EXERCISE AIM:
Write out, precisely and in full, each line of the material.

▬▬▬

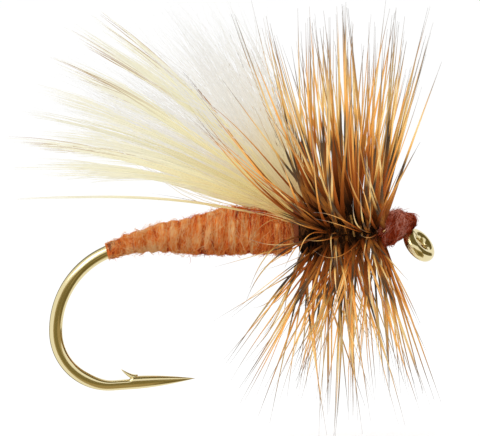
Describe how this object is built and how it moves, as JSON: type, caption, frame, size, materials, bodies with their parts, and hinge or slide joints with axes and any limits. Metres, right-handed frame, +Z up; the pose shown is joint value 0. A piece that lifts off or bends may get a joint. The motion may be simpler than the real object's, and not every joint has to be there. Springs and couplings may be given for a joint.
{
  "type": "dry fly",
  "caption": "Fly fishing lure tied on a barbed hook, with a dubbed body, swept hair wing and wound hackle collar.",
  "frame": {"origin": "centre of the hole in the hook's turned-down eye, where the line is tied on", "axes": "+X forward along the shank's direction, out past the eye; +Z up, away from the hook's point; +Y to the fly's left, square to the hook's plane"},
  "size_m": [0.0201, 0.0219, 0.0222],
  "materials": {
    "bronzed_wire": "gold bronze lacquer on bright wire",
    "tying_thread": "waxed thread",
    "orange_dubbing": "twisted fine dubbing, fuzzy",
    "cream_hair": "bleached body hair, slightly glossy",
    "white_yarn": "combed fine yarn",
    "dark_dubbing": "twisted dark dubbing",
    "brown_feather": "stiff glossy feather barbs",
    "cree_feather": "stiff glossy barred feather barbs",
    "maroon_dubbing": "short fuzzy dubbing"
  },
  "bodies": {
    "root": {"hook": "bronzed_wire", "thread_base": "tying_thread", "abdomen_dubbing": "orange_dubbing", "hair_wing": "cream_hair", "yarn_wing": "white_yarn", "wing_lashing": "tying_thread", "thorax_dubbing": "dark_dubbing", "brown_hackle": "brown_feather", "cree_hackle": "cree_feather", "tip_lashing": "tying_thread", "head_dubbing": "maroon_dubbing"}
  },
  "joints": []
}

▬▬▬

WRITTEN RESPONSE:
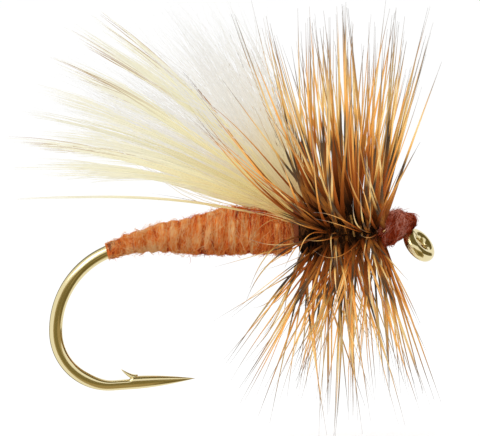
Describe how this object is built and how it moves, as JSON: type, caption, frame, size, materials, bodies with their parts, and hinge or slide joints with axes and any limits. Metres, right-handed frame, +Z up; the pose shown is joint value 0. A piece that lifts off or bends may get a joint. The motion may be simpler than the real object's, and not every joint has to be there. Springs and couplings may be given for a joint.
{
  "type": "dry fly",
  "caption": "Fly fishing lure tied on a barbed hook, with a dubbed body, swept hair wing and wound hackle collar.",
  "frame": {"origin": "centre of the hole in the hook's turned-down eye, where the line is tied on", "axes": "+X forward along the shank's direction, out past the eye; +Z up, away from the hook's point; +Y to the fly's left, square to the hook's plane"},
  "size_m": [0.0201, 0.0219, 0.0222],
  "materials": {
    "bronzed_wire": "gold bronze lacquer on bright wire",
    "tying_thread": "waxed thread",
    "orange_dubbing": "twisted fine dubbing, fuzzy",
    "cream_hair": "bleached body hair, slightly glossy",
    "white_yarn": "combed fine yarn",
    "dark_dubbing": "twisted dark dubbing",
    "brown_feather": "stiff glossy feather barbs",
    "cree_feather": "stiff glossy barred feather barbs",
    "maroon_dubbing": "short fuzzy dubbing"
  },
  "bodies": {
    "root": {"hook": "bronzed_wire", "thread_base": "tying_thread", "abdomen_dubbing": "orange_dubbing", "hair_wing": "cream_hair", "yarn_wing": "white_yarn", "wing_lashing": "tying_thread", "thorax_dubbing": "dark_dubbing", "brown_hackle": "brown_feather", "cree_hackle": "cree_feather", "tip_lashing": "tying_thread", "head_dubbing": "maroon_dubbing"}
  },
  "joints": []
}